You are quite correct. In this context, the word ‘linear” refers to the estimated parameters, and therefore models with quadratic or higher order polynomial variables are in fact linear.

Applied statisticians and researchers trained in the natural and social sciences (rather than in statistics) often use the terms ‘quadratic model’, ‘exponential model’ etc in the context of regression somewhat loosely (i.e. referring to linearity or higher order functions of the prefictors rather than in the estimated parameters). Various texts (e.g. Statistics: an Introduction using R, by Michael Crawley) and other works available on-line often refer to such models this way.

In writing Blogs such as this one, I attempt to make the examples understandable to a wide variety of people, including those relatively new to statistical modelling and those new to R. I find it convenient to refer to such regression models as “quadratic models”, “exponential models” etc. I believe that this approach makes the learning process easier for those new to statistical modelling because those descriptors reflect the statistical models we are attempting to fit.

The challenge for those new to R is to master the syntax and the various commands that are available in R, but very often I encounter people who are both new to R and who are learning statistics at the same time. Assisting them to achieve competence in R syntax is the objective of my blogs and workshops. For them clarity and simplicity are paramount.
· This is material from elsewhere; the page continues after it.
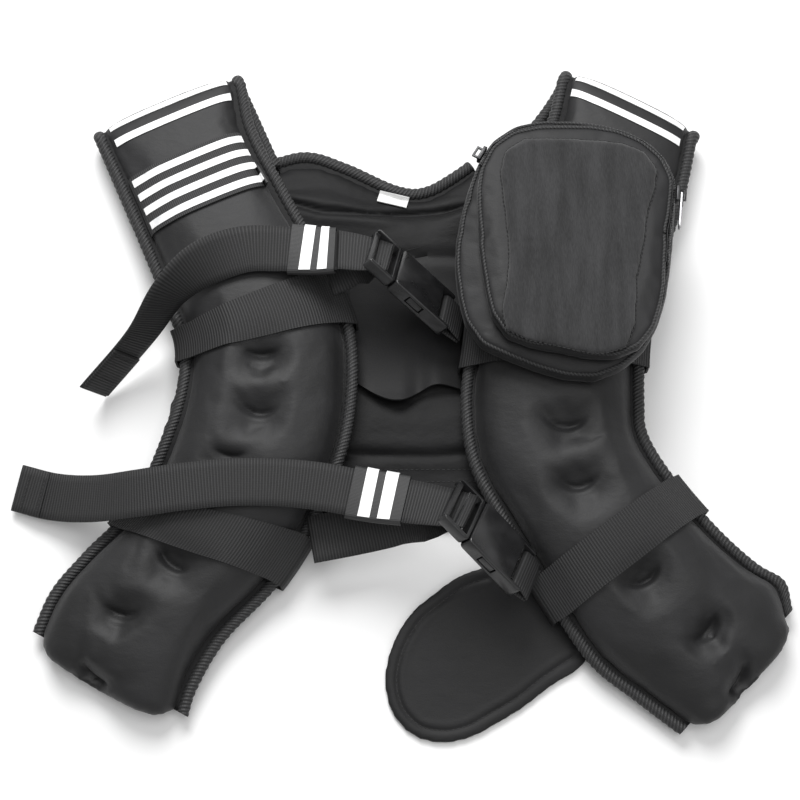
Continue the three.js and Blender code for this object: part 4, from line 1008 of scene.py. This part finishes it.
def band_line(where, skin, bare, half, rim):
    """One closed line of a band: over the panel, down at both sides and back below it."""
    shares = [rim * (2 * k / BAND_PARTS - 1) for k in range(BAND_PARTS + 1)]
    flat = [where(share) for share in shares]
    heights = [below(skin, p.x, p.y) for p in flat]
    heights[0] = max(heights[1:4]) - BAND_DROP
    heights[-1] = max(heights[-4:-1]) - BAND_DROP
    raised = hull_heights([share * half for share in shares], heights)
    top = [Vector((p.x, p.y, z + BAND_CLEAR)) for p, z in zip(flat, raised)]
    lows = []
    for share in (-0.8, 0.0, 0.8):
        spot = where(share)
        hit = bare.ray_cast(Vector((spot.x, spot.y, -20)) * MM, UP)
        lows.append(hit[0].z / MM if hit[0] else 3.0)
    base = max(min(lows) - BAND_UNDER, BAND_LOWEST)
    falls = []
    for corner in (top[-1], top[0]):
        foot = Vector((corner.x, corner.y, base))
        falls.append([corner.lerp(foot, t) for t in (0.3, 0.6, 0.85)])
    under = [where(rim * (1 - k / 4) * 0.985) for k in range(9)]
    under = [Vector((p.x, p.y, base)) for p in under]
    return top + falls[0] + under + falls[1][::-1]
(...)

Thank you for your comment. Your point is well made and in future blogs and workshops in which I present material similar to that given in this blog, I will explain that when I refer to linear and quadratic models etc I am referring to the predictors.

Best wishes,

David

Regression models with polynomial variables are linear models. The “linear” in linear model refers to the parameters, not the variables. Models with quadratic, cubic, quartic, or higher order polynomial variables are therefore linear. The post seems a little misleading on this point.